Concerns have also been raised that any inclusion in the Australian Constitution would be a further colonial incorporation of Aboriginal and Torres Strait Islander peoples according to non-Indigenous standards. While these concerns are understandable considering the history of Indigenous affairs in Australia, the Uluru Statement from the Heart and the call for Voice, Treaty and Truth are further unique in this regard in being able to appropriately address this specific concern. This is because while the Australian legal system is a reality that Indigenous peoples must deal with, the call for Voice, Treaty and Truth is fundamentally built on centring Indigenous authority and providing for its entrenchment and protection, something not achieved before.
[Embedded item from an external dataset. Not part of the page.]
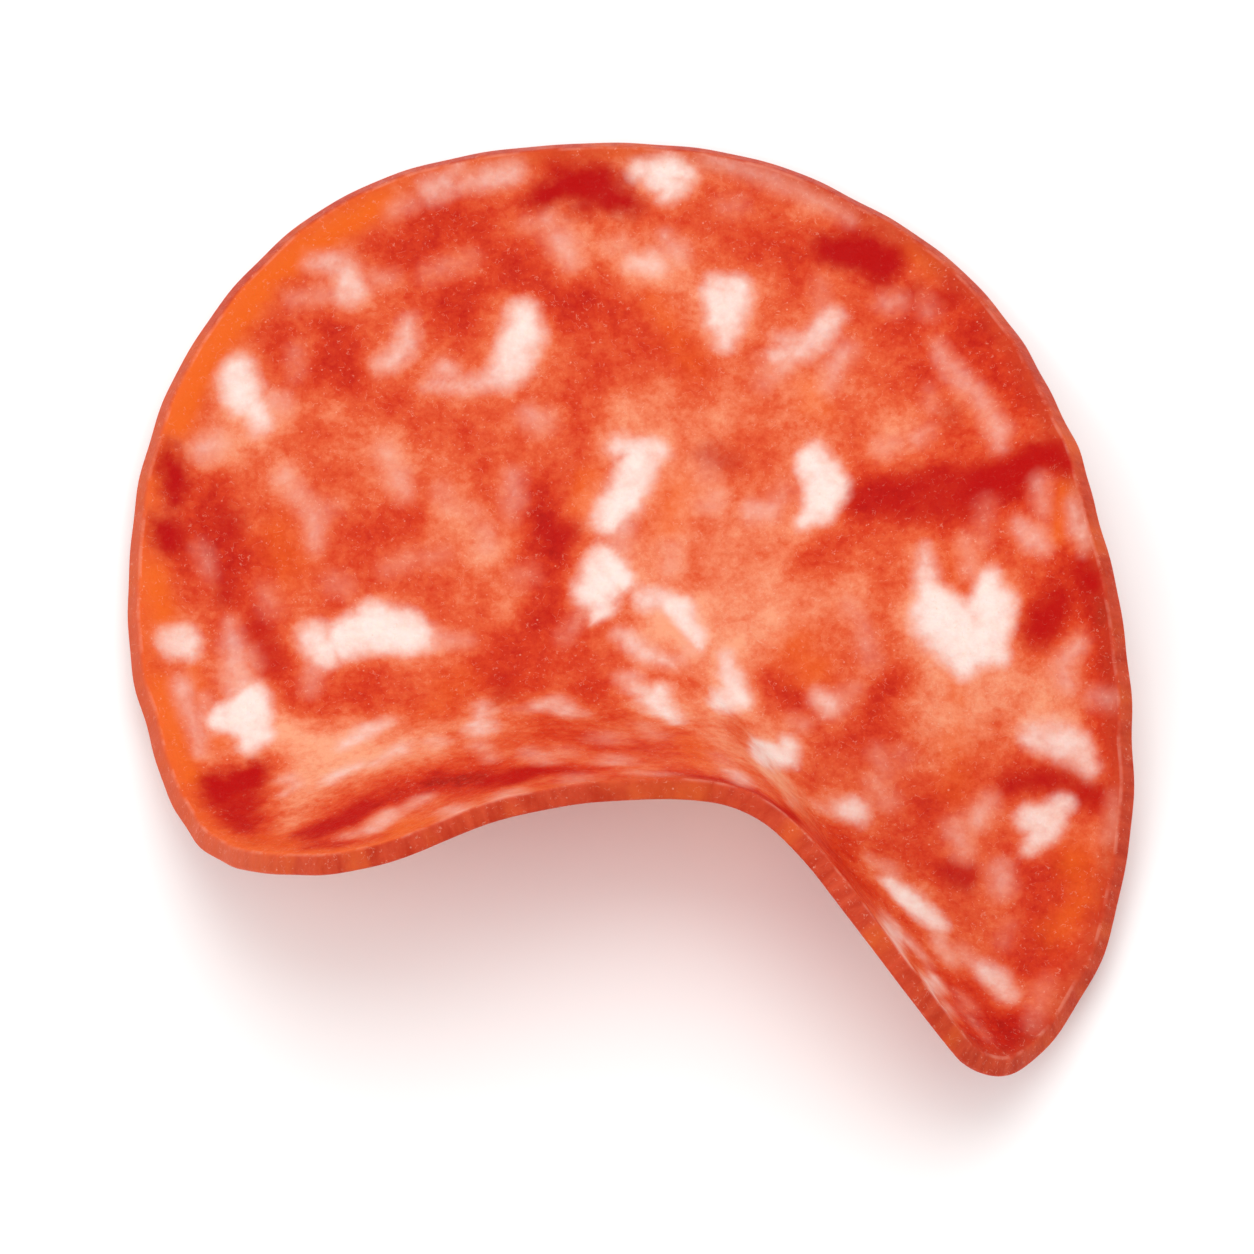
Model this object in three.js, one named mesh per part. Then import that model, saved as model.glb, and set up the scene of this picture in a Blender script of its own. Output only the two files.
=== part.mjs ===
// A thin slice of coarse cured sausage, curled as it lies: level in the middle and at the back,
// with its front standing steeply up between a raised left corner and a long right tip.
//
// Millimetres, +Z up. The slice rests on Z = 0. The front is towards -Y.
//
// The slice is thought of as flat first. A point of the flat slice is given by its direction from
// the rest point, in the middle of the level patch, and its distance from there. Curling it bends
// every such line up into a level stretch, an arc and a straight slope, and turns the lines
// about the rest point so that a ring round the slice keeps its length.
import * as THREE from 'three';

// Driving dimensions.
const sliceThickness = 1.6;
const levelRadius = 7.5;      // the level patch that the slice rests on
const bendRun = 9;            // from the level patch to the full slope, along the slice
const rimLiftRun = 9;         // the outer strip that curls up a little more
const rimLiftAngle = 17;      // how much more, in degrees, where the slice is level
const rimLean = 0.4;          // how far the side wall leans in towards the upper face
const rimRounding = 0.35;     // the soft corners between the side wall and the two faces

// The curl, every 20 degrees round the rest point, starting at +X and turning towards +Y.
// Smooth closed curves follow these values.
const slopes = [14, 12, 0, 0, 0, 0, 0, 3, 1, 1, 7, 25, 41, 59, 41, 21, 0, 2];
const reaches = [
  39.5, 36, 37, 37.5, 37.5, 38, 41, 41, 41,
  40.5, 43, 45.5, 44.5, 31.5, 33.5, 52, 53.5, 44,
];

// Mesh fineness.
const directionCount = 72;
const ringCount = 18;
const turningSteps = 720;

const fullTurn = 2 * Math.PI;
const backDirection = Math.PI / 2;
const leastSlope = 1e-4;      // keeps the arc formula clear of a division by zero
const leastTurning = 0.2;     // keeps the lines apart where the slope changes fast
const smallStep = 1e-3;       // for the two surface directions that give the normal

// A smooth closed curve (uniform cubic B-spline) led by values spaced evenly over a full turn.
function closedCurve(values, direction) {
  const position = (direction / fullTurn) * values.length;
  const start = Math.floor(position);
  const t = position - start;
  const weights = [
    (1 - t) ** 3 / 6,
    (3 * t ** 3 - 6 * t ** 2 + 4) / 6,
    (-3 * t ** 3 + 3 * t ** 2 + 3 * t + 1) / 6,
    t ** 3 / 6,
  ];
  const at = (index) => values[((index % values.length) + values.length) % values.length];
  return weights.reduce((sum, weight, k) => sum + weight * at(start - 1 + k), 0);
}

const slopeAt = (direction) => {
  const slope = THREE.MathUtils.degToRad(closedCurve(slopes, direction));
  return Math.max(slope, leastSlope);
};
const reachAt = (direction) => closedCurve(reaches, direction);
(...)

The fundamental rules of engagement must be changed for the institutional structures of the Australian state to affect Indigenous peoples being heard and to result in the much-needed reconfiguration of the relationship between Indigenous and non-Indigenous peoples. Constitutional amendment must address the issues at the core of the nation and the inequality in relations that have plagued relations and previous legislative actions. Without need for a detailed body or First Nations Voice, the Australian Constitution should: 

(1)   Recognise the status and history of Indigenous peoples;

(2)   Enable the Commonwealth to negotiate and make agreements with Indigenous people according to their rights and interests; and 

(3)   Entrench those rights and the right to be heard on those rights and interests. 

The Australian Constitution can be whatever the Australian people decide it to be; we should not be limited by incontrovertible legal doctrines and convenient fictions. The realty of Indigenous sovereignty, history and the right to self-determination makes a mockery of claims otherwise and demands the relationship be reset. The Australian Constitution remains the best place to begin that structural change, and the Uluru Statement from the Heart is our clearest statement of intent and importance to this affect.